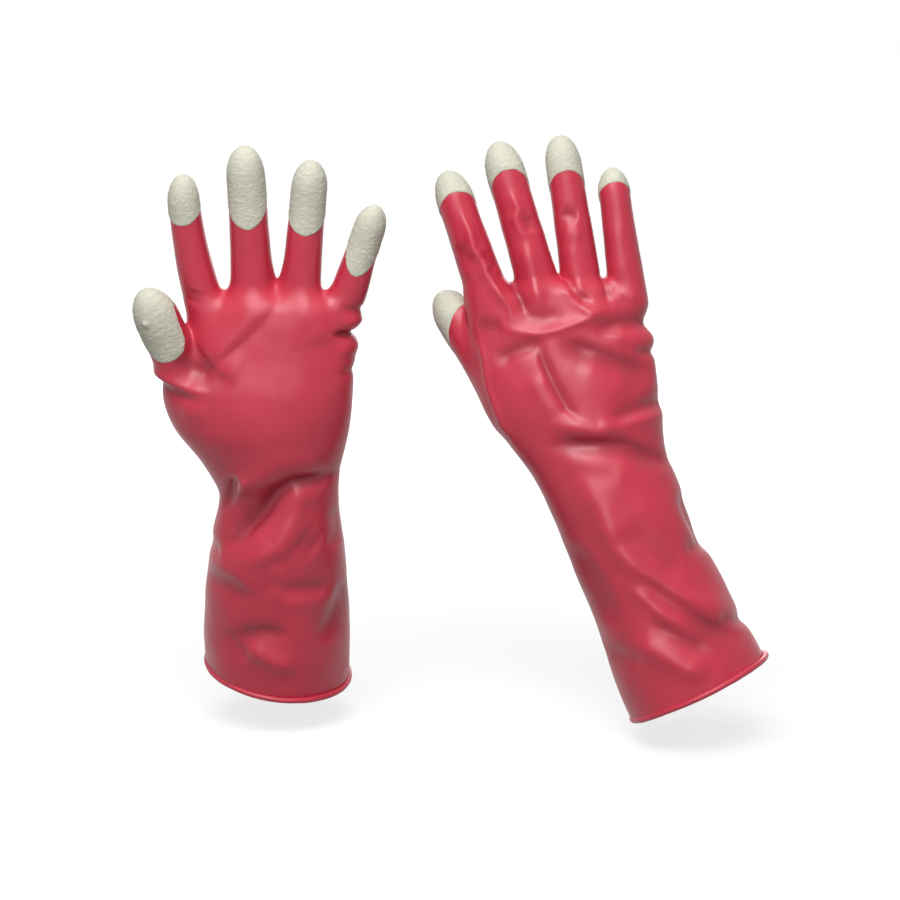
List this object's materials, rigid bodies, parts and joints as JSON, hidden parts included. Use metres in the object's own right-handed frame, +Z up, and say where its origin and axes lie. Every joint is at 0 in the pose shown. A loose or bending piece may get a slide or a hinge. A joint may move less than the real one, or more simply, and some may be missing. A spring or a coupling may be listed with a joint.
{
  "type": "pair of rubber gloves",
  "caption": "Pair of household rubber gloves with flared sleeves, rolled cuff beads and pale gripping coats over the fingertips.",
  "frame": {"origin": "centre of the left glove's mouth, at the open end of the sleeve", "axes": "+Z up along the sleeves to the fingertips, +X from the left glove to the right glove, -Y towards a viewer who sees the left glove's palm"},
  "size_m": [0.3507, 0.1328, 0.3281],
  "materials": {
    "red_rubber": "satin",
    "pale_coat": "matte, crinkled"
  },
  "bodies": {
    "left_cuff": {"left_rolled_bead": "red_rubber", "left_cuff_sleeve": "red_rubber"},
    "left_palm": {"left_palm": "red_rubber"},
    "left_index": {"left_index_stall": "red_rubber", "left_index_coat": "pale_coat"},
    "left_middle": {"left_middle_stall": "red_rubber", "left_middle_coat": "pale_coat"},
    "left_ring": {"left_ring_stall": "red_rubber", "left_ring_coat": "pale_coat"},
    "left_little": {"left_little_stall": "red_rubber", "left_little_coat": "pale_coat"},
    "left_thumb": {"left_thumb_stall": "red_rubber", "left_thumb_coat": "pale_coat"},
    "right_cuff": {"right_rolled_bead": "red_rubber", "right_cuff_sleeve": "red_rubber"},
    "right_palm": {"right_palm": "red_rubber"},
    "right_index": {"right_index_stall": "red_rubber", "right_index_coat": "pale_coat"},
    "right_middle": {"right_middle_stall": "red_rubber", "right_middle_coat": "pale_coat"},
    "right_ring": {"right_ring_stall": "red_rubber", "right_ring_coat": "pale_coat"},
    "right_little": {"right_little_stall": "red_rubber", "right_little_coat": "pale_coat"},
    "right_thumb": {"right_thumb_stall": "red_rubber", "right_thumb_coat": "pale_coat"}
  },
  "joints": [
    {"name": "left wrist bend", "type": "hinge", "parent": "left_cuff", "child": "left_palm", "pos_m": [0.004, -0.03821, 0.11379], "axis": [1, 0, 0], "range_deg": [-30, 35], "stiffness_Nm_per_rad": 1},
    {"name": "left index bend", "type": "hinge", "parent": "left_palm", "child": "left_index", "pos_m": [-0.03785, -0.06459, 0.23165], "axis": [0.9932, -0.0162, 0.1155], "range_deg": [0, 80], "stiffness_Nm_per_rad": 0.05},
    {"name": "left middle bend", "type": "hinge", "parent": "left_palm", "child": "left_middle", "pos_m": [-0.00841, -0.06574, 0.23465], "axis": [0.9997, -0.0034, 0.0242], "range_deg": [0, 80], "stiffness_Nm_per_rad": 0.05},
    {"name": "left ring bend", "type": "hinge", "parent": "left_palm", "child": "left_ring", "pos_m": [0.01931, -0.06464, 0.23262], "axis": [0.9945, 0.0146, -0.1035], "range_deg": [0, 80], "stiffness_Nm_per_rad": 0.05},
    {"name": "left little bend", "type": "hinge", "parent": "left_palm", "child": "left_little", "pos_m": [0.04547, -0.06258, 0.22685], "axis": [0.9511, 0.043, -0.306], "range_deg": [0, 80], "stiffness_Nm_per_rad": 0.05},
    {"name": "left thumb bend", "type": "hinge", "parent": "left_palm", "child": "left_thumb", "pos_m": [-0.04683, -0.06785, 0.17461], "axis": [0.1219, -0.1381, 0.9829], "range_deg": [0, 35], "stiffness_Nm_per_rad": 0.05},
    {"name": "right wrist bend", "type": "hinge", "parent": "right_cuff", "child": "right_palm", "pos_m": [0.1868, -0.03535, 0.12094], "axis": [-0.9272, -0.0392, -0.3726], "range_deg": [-30, 35], "stiffness_Nm_per_rad": 1},
    {"name": "right index bend", "type": "hinge", "parent": "right_palm", "child": "right_index", "pos_m": [0.11654, -0.01389, 0.23402], "axis": [-0.9438, -0.0346, -0.3287], "range_deg": [0, 80], "stiffness_Nm_per_rad": 0.05},
    {"name": "right middle bend", "type": "hinge", "parent": "right_palm", "child": "right_middle", "pos_m": [0.14578, -0.0128, 0.23753], "axis": [-0.9593, -0.0295, -0.2808], "range_deg": [0, 80], "stiffness_Nm_per_rad": 0.05},
    {"name": "right ring bend", "type": "hinge", "parent": "right_palm", "child": "right_ring", "pos_m": [0.1709, -0.01288, 0.24454], "axis": [-0.988, -0.0162, -0.1539], "range_deg": [0, 80], "stiffness_Nm_per_rad": 0.05},
    {"name": "right little bend", "type": "hinge", "parent": "right_palm", "child": "right_little", "pos_m": [0.19593, -0.01425, 0.24323], "axis": [-0.991, -0.014, -0.1333], "range_deg": [0, 80], "stiffness_Nm_per_rad": 0.05},
    {"name": "right thumb bend", "type": "hinge", "parent": "right_palm", "child": "right_thumb", "pos_m": [0.11478, -0.00429, 0.18425], "axis": [0.1392, -0.1035, -0.9848], "range_deg": [0, 35], "stiffness_Nm_per_rad": 0.05},
    {"name": "right glove apart", "type": "slide", "parent": "left_cuff", "child": "right_cuff", "axis": [1, 0, 0], "range_m": [0, 0.25]}
  ]
}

*EXERCISE*: Give back the whole listing, word for word.

*EXPECTED ANSWER*:
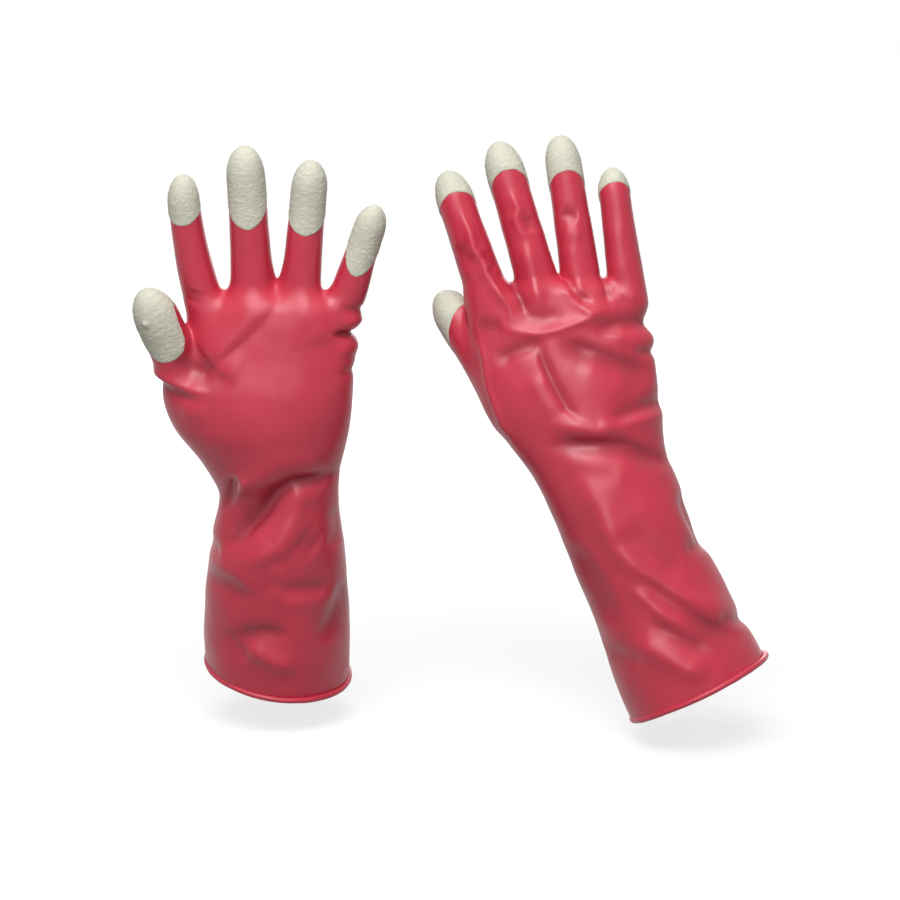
List this object's materials, rigid bodies, parts and joints as JSON, hidden parts included. Use metres in the object's own right-handed frame, +Z up, and say where its origin and axes lie. Every joint is at 0 in the pose shown. A loose or bending piece may get a slide or a hinge. A joint may move less than the real one, or more simply, and some may be missing. A spring or a coupling may be listed with a joint.
{
  "type": "pair of rubber gloves",
  "caption": "Pair of household rubber gloves with flared sleeves, rolled cuff beads and pale gripping coats over the fingertips.",
  "frame": {"origin": "centre of the left glove's mouth, at the open end of the sleeve", "axes": "+Z up along the sleeves to the fingertips, +X from the left glove to the right glove, -Y towards a viewer who sees the left glove's palm"},
  "size_m": [0.3507, 0.1328, 0.3281],
  "materials": {
    "red_rubber": "satin",
    "pale_coat": "matte, crinkled"
  },
  "bodies": {
    "left_cuff": {"left_rolled_bead": "red_rubber", "left_cuff_sleeve": "red_rubber"},
    "left_palm": {"left_palm": "red_rubber"},
    "left_index": {"left_index_stall": "red_rubber", "left_index_coat": "pale_coat"},
    "left_middle": {"left_middle_stall": "red_rubber", "left_middle_coat": "pale_coat"},
    "left_ring": {"left_ring_stall": "red_rubber", "left_ring_coat": "pale_coat"},
    "left_little": {"left_little_stall": "red_rubber", "left_little_coat": "pale_coat"},
    "left_thumb": {"left_thumb_stall": "red_rubber", "left_thumb_coat": "pale_coat"},
    "right_cuff": {"right_rolled_bead": "red_rubber", "right_cuff_sleeve": "red_rubber"},
    "right_palm": {"right_palm": "red_rubber"},
    "right_index": {"right_index_stall": "red_rubber", "right_index_coat": "pale_coat"},
    "right_middle": {"right_middle_stall": "red_rubber", "right_middle_coat": "pale_coat"},
    "right_ring": {"right_ring_stall": "red_rubber", "right_ring_coat": "pale_coat"},
    "right_little": {"right_little_stall": "red_rubber", "right_little_coat": "pale_coat"},
    "right_thumb": {"right_thumb_stall": "red_rubber", "right_thumb_coat": "pale_coat"}
  },
  "joints": [
    {"name": "left wrist bend", "type": "hinge", "parent": "left_cuff", "child": "left_palm", "pos_m": [0.004, -0.03821, 0.11379], "axis": [1, 0, 0], "range_deg": [-30, 35], "stiffness_Nm_per_rad": 1},
    {"name": "left index bend", "type": "hinge", "parent": "left_palm", "child": "left_index", "pos_m": [-0.03785, -0.06459, 0.23165], "axis": [0.9932, -0.0162, 0.1155], "range_deg": [0, 80], "stiffness_Nm_per_rad": 0.05},
    {"name": "left middle bend", "type": "hinge", "parent": "left_palm", "child": "left_middle", "pos_m": [-0.00841, -0.06574, 0.23465], "axis": [0.9997, -0.0034, 0.0242], "range_deg": [0, 80], "stiffness_Nm_per_rad": 0.05},
    {"name": "left ring bend", "type": "hinge", "parent": "left_palm", "child": "left_ring", "pos_m": [0.01931, -0.06464, 0.23262], "axis": [0.9945, 0.0146, -0.1035], "range_deg": [0, 80], "stiffness_Nm_per_rad": 0.05},
    {"name": "left little bend", "type": "hinge", "parent": "left_palm", "child": "left_little", "pos_m": [0.04547, -0.06258, 0.22685], "axis": [0.9511, 0.043, -0.306], "range_deg": [0, 80], "stiffness_Nm_per_rad": 0.05},
    {"name": "left thumb bend", "type": "hinge", "parent": "left_palm", "child": "left_thumb", "pos_m": [-0.04683, -0.06785, 0.17461], "axis": [0.1219, -0.1381, 0.9829], "range_deg": [0, 35], "stiffness_Nm_per_rad": 0.05},
    {"name": "right wrist bend", "type": "hinge", "parent": "right_cuff", "child": "right_palm", "pos_m": [0.1868, -0.03535, 0.12094], "axis": [-0.9272, -0.0392, -0.3726], "range_deg": [-30, 35], "stiffness_Nm_per_rad": 1},
    {"name": "right index bend", "type": "hinge", "parent": "right_palm", "child": "right_index", "pos_m": [0.11654, -0.01389, 0.23402], "axis": [-0.9438, -0.0346, -0.3287], "range_deg": [0, 80], "stiffness_Nm_per_rad": 0.05},
    {"name": "right middle bend", "type": "hinge", "parent": "right_palm", "child": "right_middle", "pos_m": [0.14578, -0.0128, 0.23753], "axis": [-0.9593, -0.0295, -0.2808], "range_deg": [0, 80], "stiffness_Nm_per_rad": 0.05},
    {"name": "right ring bend", "type": "hinge", "parent": "right_palm", "child": "right_ring", "pos_m": [0.1709, -0.01288, 0.24454], "axis": [-0.988, -0.0162, -0.1539], "range_deg": [0, 80], "stiffness_Nm_per_rad": 0.05},
    {"name": "right little bend", "type": "hinge", "parent": "right_palm", "child": "right_little", "pos_m": [0.19593, -0.01425, 0.24323], "axis": [-0.991, -0.014, -0.1333], "range_deg": [0, 80], "stiffness_Nm_per_rad": 0.05},
    {"name": "right thumb bend", "type": "hinge", "parent": "right_palm", "child": "right_thumb", "pos_m": [0.11478, -0.00429, 0.18425], "axis": [0.1392, -0.1035, -0.9848], "range_deg": [0, 35], "stiffness_Nm_per_rad": 0.05},
    {"name": "right glove apart", "type": "slide", "parent": "left_cuff", "child": "right_cuff", "axis": [1, 0, 0], "range_m": [0, 0.25]}
  ]
}